My dad has always said and he’s not religious at all and shot all is life,” god put all things on the plant for a reason but there has to be effective control not to many and not to few there’s a health balance”.
So to answer the question What makes a good deerstalker? Try to understand the environment that deer co inhabit with all wild life and that changes from area to area that’s why I personally enjoy travelling to different ground to see the differences.

Thanks :)

Smithy
 

paul k

Well-Known Member
Patience and observation combined with a love and respect for the countryside including obviously the deer.
 

wadashot

Well-Known Member
smithp18 said:
Hi wadas
Make makes sense to me,
I have been taking my son Seb out with me school hols and all that,
And the point I’m trying to make is he is 11 and never stops asking questions, the rule is he as to touch my leg slowly with a stick if he wants to ask something or if he sees something.
Well it never stops prod after prod.
We sit and spy areas in the woods from time to time listing to what’s happening all round and it tells you more than the binos will ever do, binos just confirm, of course they help when spying big areas from distance that’s when they come into there own.
Seb hears alarm sounds prod, the wind changes direction prod, something looks to be moving prod its great but none stop.
With the cover being so high it’s difficult in the woods stalking but he does well and to be honest he is every bit as good as me at finding footings and whether they fresh or a day or two old.
He’s quick to spot signs and deer damage to but only that signs of what else is or as been about so I must be doing something right.
But the one thing I hope to get across to Seb and the most important message is the respect for your surroundings and the wildlife and the importance of why there needs to be a healthy balance.
My dad has always said and he’s not religious at all and shot all is life,” god put all things on the plant for a reason but there has to be effective control not to many and not to few there’s a health balance”.
So to answer the question What makes a good deerstalker?
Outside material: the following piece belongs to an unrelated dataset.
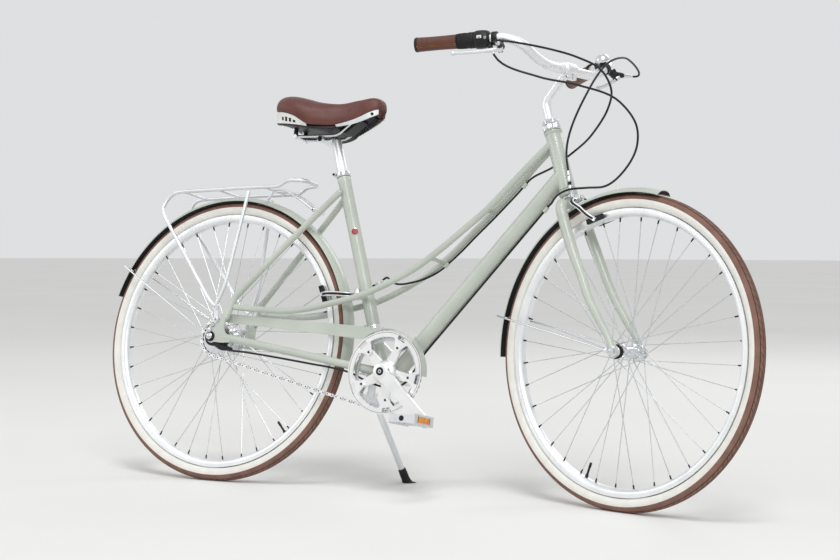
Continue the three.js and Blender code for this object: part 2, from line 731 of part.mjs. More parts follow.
// The point of a twin tube's centre line at a share of its reach
function twinAt(reachShare, side) {
  const after = TWIN_TUBE_SHARES.findIndex((share) => share[0] <= reachShare);
  const [near, far] = [TWIN_TUBE_SHARES[after - 1], TWIN_TUBE_SHARES[after]];
  const blend = (reachShare - near[0]) / (far[0] - near[0]);
  return twinPoint(near, side).lerp(twinPoint(far, side), blend);
}

const twinRoutes = {};
const twinRooms = {};
Object.entries(SIDES).forEach(([name, side]) => {
  twinRoutes[name] = TWIN_TUBE_SHARES.map((share) => twinPoint(share, side));
  twinRooms[name] = rod(twinRoutes[name], TWIN_TUBE_RADIUS + CLEARANCE, { sides: 8 });
});
const yokeReach = seatAt(headTopPoint.z * 0.5425).x / headTopPoint.x;
function twinClip(reachShare, side) {
  const centre = twinAt(reachShare, side);
  const along = twinAt(reachShare + 0.02, side).sub(centre).normalize();
  const under = along.clone().cross(LEFT).normalize();
  if (under.z > 0) under.negate();
  centre.addScaledVector(under, TWIN_TUBE_RADIUS + clipDrop);
  return { centre, along };
}
const clips = CLIP_REACH_SHARES.map((reachShare) => twinClip(reachShare, SIDES.left));
Object.entries(SIDES).forEach(([name, side]) => {
  const parts = [rod(twinRoutes[name], TWIN_TUBE_RADIUS, { wall: TWIN_TUBE_WALL, sides: 8 })];
  const yokeEnd = twinAt(yokeReach, side);
  parts.push(bar(yokeEnd, yokeEnd.clone().setY(0), TWIN_TUBE_RADIUS));
  const rooms = [headRoom, seatTubeRoom];
  if (side === SIDES.right) {
    BRIDGE_SHARES.forEach((share) => {
      parts.push(bar(twinAt(share, side), twinAt(share, -side), BRIDGE_RADIUS));
    });
    rooms.push(twinRooms.left);
  } else {
    clips.forEach(({ centre, along }) => {
      const loop = ring(clipDrop, clipDrop + CABLE_RADIUS / 2, -clipLength, clipLength);
      parts.push(turned(loop, centre, along, 10));
    });
  }
  piece(bicycle, `twin_tube_${name}`, cut(join(...parts), ...rooms), 'sage');
});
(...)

Try to understand the environment that deer co inhabit with all wild life and that changes from area to area that’s why I personally enjoy travelling to different ground to see the differences.

Thanks :)

Smithy
Well done Smithy, sounds to me like you are setting that lad off in the right direction.
Aren`t they just so inquisitive. :lol:
Well done that man ;)

wadas
 

smithp18

Well-Known Member
Inquisitive is an understatement, Seb has is moments but he’s a good lad and keen,

You think you know most things until you take a switched on you man out and he cant half get me thinking and wondering, he challenges every bloody thing, but I like that and I do enjoy the little moneys company.

Smithy
:rolleyes: :rolleyes:
 

stone

Well-Known Member
smithy
just goes to show what a father and son bonding can acheive ;)
wait till he wants to start to learn to drive :lol: :lol:
nice one mate can't wait to hear about seb's first deer
 

legaleagle69

Well-Known Member
That may well be something you will have learn to do without in the future mate unless some of the "friends" of the sport get there act together. :rolleyes:
 

Roe Hunter

Well-Known Member
Agree with all of the above - knowledge of the quarry and other wildlife, fieldcraft, observation and ability to read the signs, patience, and respect for the quarry amd the countryside. As part of 'respect', I would also include knowing your own, and your rifle's limitations - having found injured deer on my patch that have been e.g. shot in the leg with .17HMR!